PROBLEM TO WORK ON: Quote the material below exactly as written, from the first line to the line that holds "cord_d = 2.5; // [2:0.1:3]", endpoints included.
+ + + +
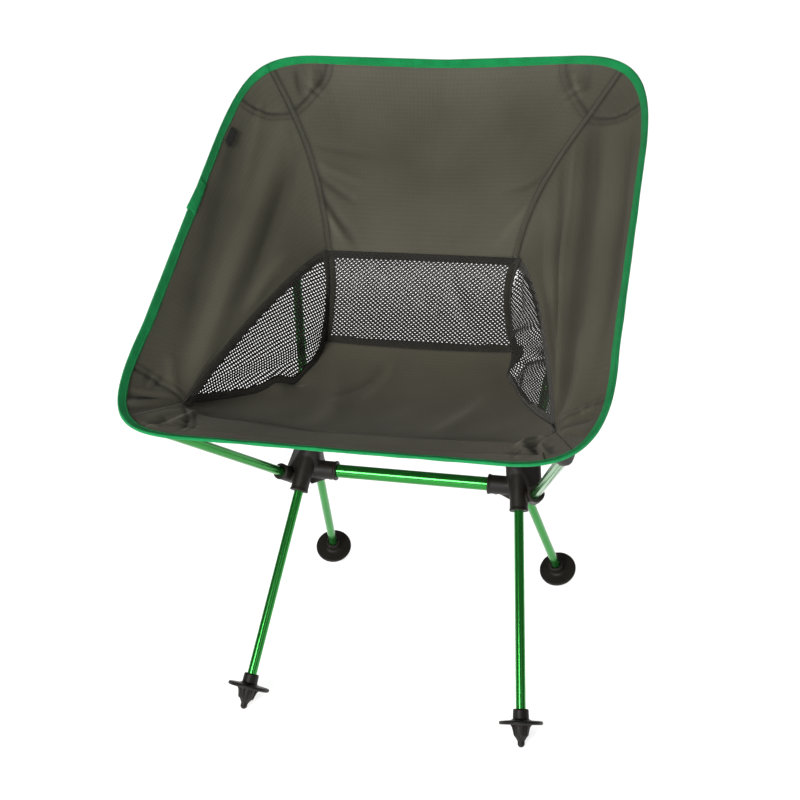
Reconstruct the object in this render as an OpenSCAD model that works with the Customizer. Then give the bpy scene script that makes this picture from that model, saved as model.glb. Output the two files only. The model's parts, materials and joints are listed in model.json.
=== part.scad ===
// Ultralight backpacking chair: two moulded hubs on a crossbar carry four legs, two front arms
// and two back poles, and a sewn sling seat hangs from the four pole tips.
// Frame: +Z up, floor at z = 0, the sitter faces -Y. Left and right are as seen from in front,
// so a right-hand part has x > 0.

/* [Tubes] */
// Outer diameter of the leg, arm and pole tubes
tube_d = 11; // [9:0.5:13]
// Wall of the leg, arm and pole tubes
tube_wall = 1; // [0.8:0.1:1.4]
// Outer diameter of the crossbar
bar_d = 16; // [14:0.5:18]
// Wall of the crossbar
bar_wall = 1.2; // [1:0.1:1.6]
// Height of the crossbar's axis over the floor
bar_z = 223; // [210:1:240]
// Diameter of the shock cord
cord_d = 2.5; // [2:0.1:3]

/* [Hubs] */
// Half the distance between the mouths of the two crossbar sockets
bar_mouth_x = 92; // [85:1:96]
// Outer diameter of the tube sockets
socket_d = 21; // [19:0.5:22]
// Outer diameter of the crossbar socket
bar_socket_d = 23; // [21:0.5:25]
// Depth of each tube socket
socket_depth = 30; // [25:1:31]
// Radial clearance of a tube in its socket
socket_fit = 0.05; // [0.03:0.01:0.1]

/* [Feet] */
// Half the distance between the front feet
front_foot_x = 161.5; // [150:0.5:175]
// How far the front feet stand forward of the crossbar
front_foot_reach = 183; // [170:1:195]
// Half the distance between the rear feet
rear_foot_x = 159.5; // [150:0.5:175]
// How far the rear feet stand behind the crossbar
rear_foot_reach = 168; // [155:1:180]
// Diameter of a foot's disc
disc_d = 48.5; // [40:0.5:56]
// Radius of the rounded point under each disc
foot_tip_r = 4; // [3:0.5:5]

/* [Sling seat] */
// Half the width over the side edges
side_x = 248; // [236:1:260]
// Height of the top edge
top_z = 676; // [660:1:690]
// Height of the front edge
front_z = 379; // [370:1:388]
// Thickness of a fabric panel
cloth = 1.2; // [0.8:0.1:1.6]
// Width of the binding tape on each face
binding_w = 11; // [9:0.5:13]
// Steps along and across each panel
steps = 14; // [8:2:18]

/* [Hidden] */
$fn = 48;

tube_r = tube_d / 2;
bore_r = tube_r + socket_fit;
inner_r = tube_r - tube_wall;
bar_r = bar_d / 2;
bar_y = 28.1;
bar_end_x = bar_mouth_x + 26;
cord_r = cord_d / 2;

green = [0.18, 0.62, 0.25];
black = [0.11, 0.10, 0.09];
grey = [0.31, 0.30, 0.26];
dark = [0.17, 0.16, 0.14];
silver = [0.7, 0.7, 0.7];

// ---- small vector and curve functions ----
function unit(v) = v / norm(v);
function mix(a, b, t) = a * (1 - t) + b * t;
function quad(a, b, c, t) = a * pow(1 - t, 2) + b * 2 * t * (1 - t) + c * pow(t, 2);
function cubic(a, b, c, d, t) =
  a * pow(1 - t, 3) + b * 3 * t * pow(1 - t, 2) + c * 3 * pow(t, 2) * (1 - t) + d * pow(t, 3);
function flip(p) = [-p.x, p.y, p.z];

// ---- axes of the frame members, right-hand side (x > 0) ----
// Each axis is [point, direction]; distances along it are measured from the point.
front_foot_pt = [front_foot_x, bar_y - front_foot_reach, foot_tip_r];
rear_foot_pt = [rear_foot_x, bar_y + rear_foot_reach, foot_tip_r];
front_leg_pt = [127.6, bar_y, bar_z + 20];
rear_leg_pt = [120.4, bar_y, bar_z + 32.5];
front_leg_dir = unit(front_foot_pt - front_leg_pt);
rear_leg_dir = unit(rear_foot_pt - rear_leg_pt);
front_leg_len = norm(front_foot_pt - front_leg_pt);
rear_leg_len = norm(rear_foot_pt - rear_leg_pt);
front_leg_mouth = 47;
rear_leg_mouth = 45;
arm_mouth_pt = [153, bar_y - 32.4, bar_z + 9.9];
arm_dir = unit([0.203, -0.799, 0.566]);
arm_len = 268;
pole_base_pt = [138.5, bar_y + 30, bar_z + 29];
pole_top_pt = [202, bar_y + 206, bar_z + 421];
pole_dir = unit(pole_top_pt - pole_base_pt);
pole_len = norm(pole_top_pt - pole_base_pt);
pole_split = pole_len * 0.52;

function on_front_leg(s) = front_leg_pt + front_leg_dir * s;
function on_rear_leg(s) = rear_leg_pt + rear_leg_dir * s;
function on_arm(s) = arm_mouth_pt + arm_dir * s;
function on_pole(s) = pole_base_pt + pole_dir * s;

// Points inside the hub that the cords bend at.
leg_cross_pt = mix(front_leg_pt, rear_leg_pt, 0.5);
front_leg_top = on_front_leg(front_leg_mouth - socket_depth);
rear_leg_top = on_rear_leg(rear_leg_mouth - socket_depth);
arm_cord_pt = on_arm(-socket_depth - 2);
pole_cord_pt = on_pole(-2);

module aim(p, d) {
  translate(p) rotate([0, acos(d.z), atan2(d.y, d.x)]) children();
}

module rod(a, b, r) {
  aim(a, unit(b - a)) cylinder(r = r, h = norm(b - a));
}

module pipe(a, b, r_out, r_in) {
  aim(a, unit(b - a)) difference() {
    cylinder(r = r_out, h = norm(b - a));
    translate([0, 0, -1]) cylinder(r = r_in, h = norm(b - a) + 2);
  }
}

module left() {
  mirror([1, 0, 0]) children();
}

// ---- crossbar ----
module crossbar() {
  pin_r = 1.55;
  color(green) difference() {
    translate([-bar_end_x + 0.5, bar_y, bar_z]) rotate([0, 90, 0]) difference() {
      cylinder(r = bar_r, h = 2 * bar_end_x - 1);
      translate([0, 0, -1]) cylinder(r = bar_r - bar_wall, h = 2 * bar_end_x + 2);
    }
    for (side = [-1, 1])
      translate([side * pin_x, bar_y, bar_z - bar_r - 2]) cylinder(r = pin_r, h = 6);
  }
}

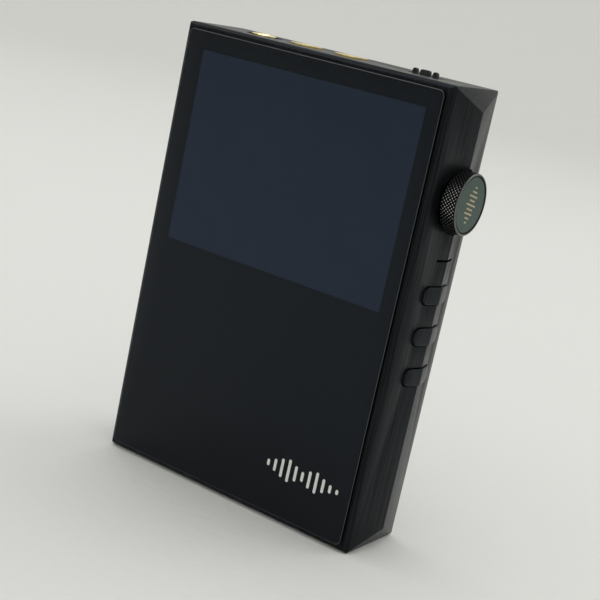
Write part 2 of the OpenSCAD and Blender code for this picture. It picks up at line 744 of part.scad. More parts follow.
module rear_plate() color("#a9acae") difference() {
    along_y(y_rear_plate, y_back_film) plate_outline();
    for (x = [-1, 1], z = post_z) {
        rod_y(x * post_x, z, y_rear_plate - over, y_back_film + over, tap_r);
        rod_y(x * post_x, z, y_back_film - head_h, y_back_film + over, head_r + fit);
    }
}

module rear_plate_screws() color("#8d8f92") for (x = [-1, 1], z = post_z)
    screw_y(x * post_x, z, y_back_film - head_h, 1, screw_r, head_r, head_h, screw_l);

module back_adhesive() color("#26282b") along_y(y_back_film, y_back_panel) film_frame(3);

module back_panel() color("#1c1f23") along_y(y_back_panel, y_back) glass_outline(0);

case_body();
front_glass();
glass_gasket();
glass_adhesive();
display_panel();
backlight();
display_tray();
display_flex();
flex_connector();
front_foam();
middle_plate();
middle_plate_screws();
main_board();
main_board_screws();
processor_shield();
memory_shield();
usb_shell();
usb_tongue();
card_socket();
battery();
battery_board();
battery_foam();
board_spacers();
audio_board();
audio_board_screws();
converter_shield();
capacitors();
jack(0);  // wide_jack
jack(1);  // line_jack
jack(2);  // phone_jack
jack_ring(0);  // wide_jack_ring
jack_ring(1);  // line_jack_ring
jack_ring(2);  // phone_jack_ring
switch_body();
slide_lever();
slide_button();
encoder_body();
encoder_bush();
encoder_washer();
encoder_nut();
encoder_shaft();
volume_knob();
knob_inlay();
key_board();
key_board_screws();
key_switch(0);  // key_switch_1
key_switch(1);  // key_switch_2
key_switch(2);  // key_switch_3
key(0);  // key_1
key(1);  // key_2
key(2);  // key_3
status_led();
light_pipe();
rear_plate();
rear_plate_screws();
back_adhesive();
back_panel();
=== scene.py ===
"""Looks of a pocket digital audio player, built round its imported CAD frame.

The frame gives every piece its place.
"""

import json
import math

import bmesh
import bpy
from mathutils import Matrix, Vector


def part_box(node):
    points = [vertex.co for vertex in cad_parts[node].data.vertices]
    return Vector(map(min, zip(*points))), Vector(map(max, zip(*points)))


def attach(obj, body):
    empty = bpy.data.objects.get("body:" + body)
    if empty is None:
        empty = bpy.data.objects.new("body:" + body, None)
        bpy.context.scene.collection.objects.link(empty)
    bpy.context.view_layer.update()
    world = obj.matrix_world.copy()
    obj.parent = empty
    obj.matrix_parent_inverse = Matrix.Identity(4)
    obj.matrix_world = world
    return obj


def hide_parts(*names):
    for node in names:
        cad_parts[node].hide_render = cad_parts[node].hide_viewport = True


bl_info = {
    "name": "Audio player looks",
    "version": (1, 0, 0),
    "blender": (4, 5, 0),
    "location": "3D View > Sidebar > Player",
    "description": "Models and finishes the visible pieces of a pocket digital audio player",
    "category": "Object",
}

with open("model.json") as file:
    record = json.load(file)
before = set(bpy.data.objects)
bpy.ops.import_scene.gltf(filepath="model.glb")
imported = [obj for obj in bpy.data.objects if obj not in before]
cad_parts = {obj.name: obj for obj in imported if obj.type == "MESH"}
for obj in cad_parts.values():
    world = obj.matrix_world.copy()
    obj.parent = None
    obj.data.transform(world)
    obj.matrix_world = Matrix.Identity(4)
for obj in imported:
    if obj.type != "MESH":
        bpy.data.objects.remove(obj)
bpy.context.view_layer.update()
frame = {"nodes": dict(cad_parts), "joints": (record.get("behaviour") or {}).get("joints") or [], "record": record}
MM = 0.001

CASE_LOW, CASE_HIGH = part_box("case_body")
KNOB_LOW, KNOB_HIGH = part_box("volume_knob")
INLAY_LOW, INLAY_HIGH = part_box("knob_inlay")
GLASS_LOW, GLASS_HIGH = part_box("front_glass")
PANEL_LOW, PANEL_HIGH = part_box("display_panel")
BACK_LOW, BACK_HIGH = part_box("back_panel")
JOINTS = {joint["name"]: joint for joint in frame["joints"]}
KNOB_CENTRE = Vector(JOINTS["volume_turn"]["pos_m"])
JACKS = ("wide_jack_ring", "line_jack_ring", "phone_jack_ring")
NEAR = 0.01 * MM  # two points of the case this close are at the same place
AXIS = 1e-6  # a radius that stands for the axis itself, merged into one point after a spin
POLE_MERGE = 0.004 * MM
KEYS = {"key_1": "upper_key", "key_2": "middle_key", "key_3": "lower_key"}


# ---------------------------------------------------------------- colours and nodes


def hex_colour(code):
    """An sRGB hex value as the linear colour, with alpha, that the shaders take."""
    parts = [int(code[i : i + 2], 16) / 255 for i in (1, 3, 5)]
    return [p / 12.92 if p <= 0.04045 else ((p + 0.055) / 1.055) ** 2.4 for p in parts] + [1.0]


def shade(colour, factor):
    """A colour made darker or lighter, with its alpha kept."""
    return [min(1.0, c * factor) for c in colour[:3]] + [1.0]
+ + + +
EXERCISE SOLUTION:
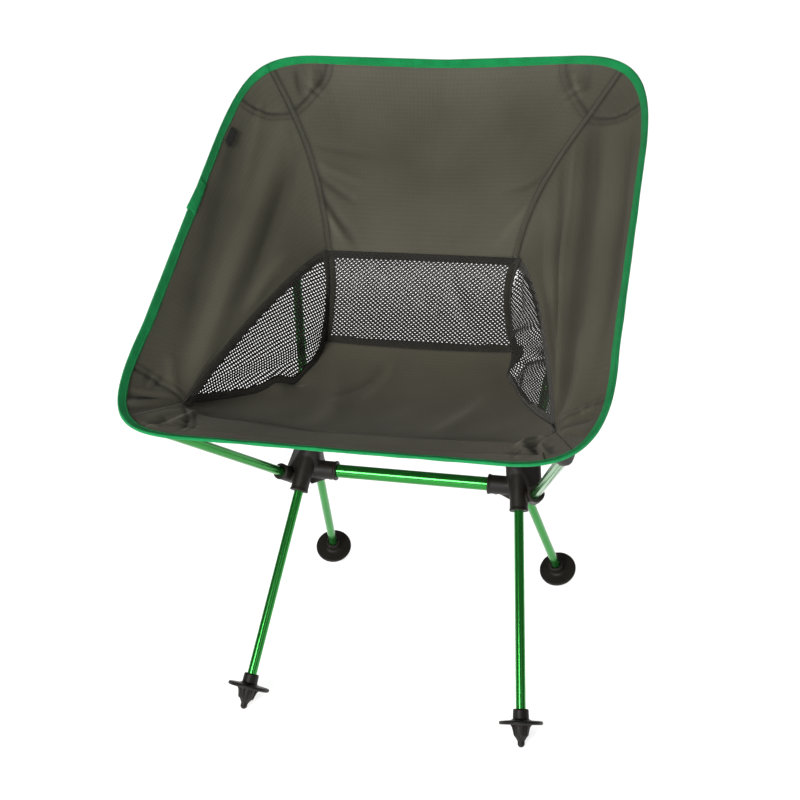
Reconstruct the object in this render as an OpenSCAD model that works with the Customizer. Then give the bpy scene script that makes this picture from that model, saved as model.glb. Output the two files only. The model's parts, materials and joints are listed in model.json.
=== part.scad ===
// Ultralight backpacking chair: two moulded hubs on a crossbar carry four legs, two front arms
// and two back poles, and a sewn sling seat hangs from the four pole tips.
// Frame: +Z up, floor at z = 0, the sitter faces -Y. Left and right are as seen from in front,
// so a right-hand part has x > 0.

/* [Tubes] */
// Outer diameter of the leg, arm and pole tubes
tube_d = 11; // [9:0.5:13]
// Wall of the leg, arm and pole tubes
tube_wall = 1; // [0.8:0.1:1.4]
// Outer diameter of the crossbar
bar_d = 16; // [14:0.5:18]
// Wall of the crossbar
bar_wall = 1.2; // [1:0.1:1.6]
// Height of the crossbar's axis over the floor
bar_z = 223; // [210:1:240]
// Diameter of the shock cord
cord_d = 2.5; // [2:0.1:3]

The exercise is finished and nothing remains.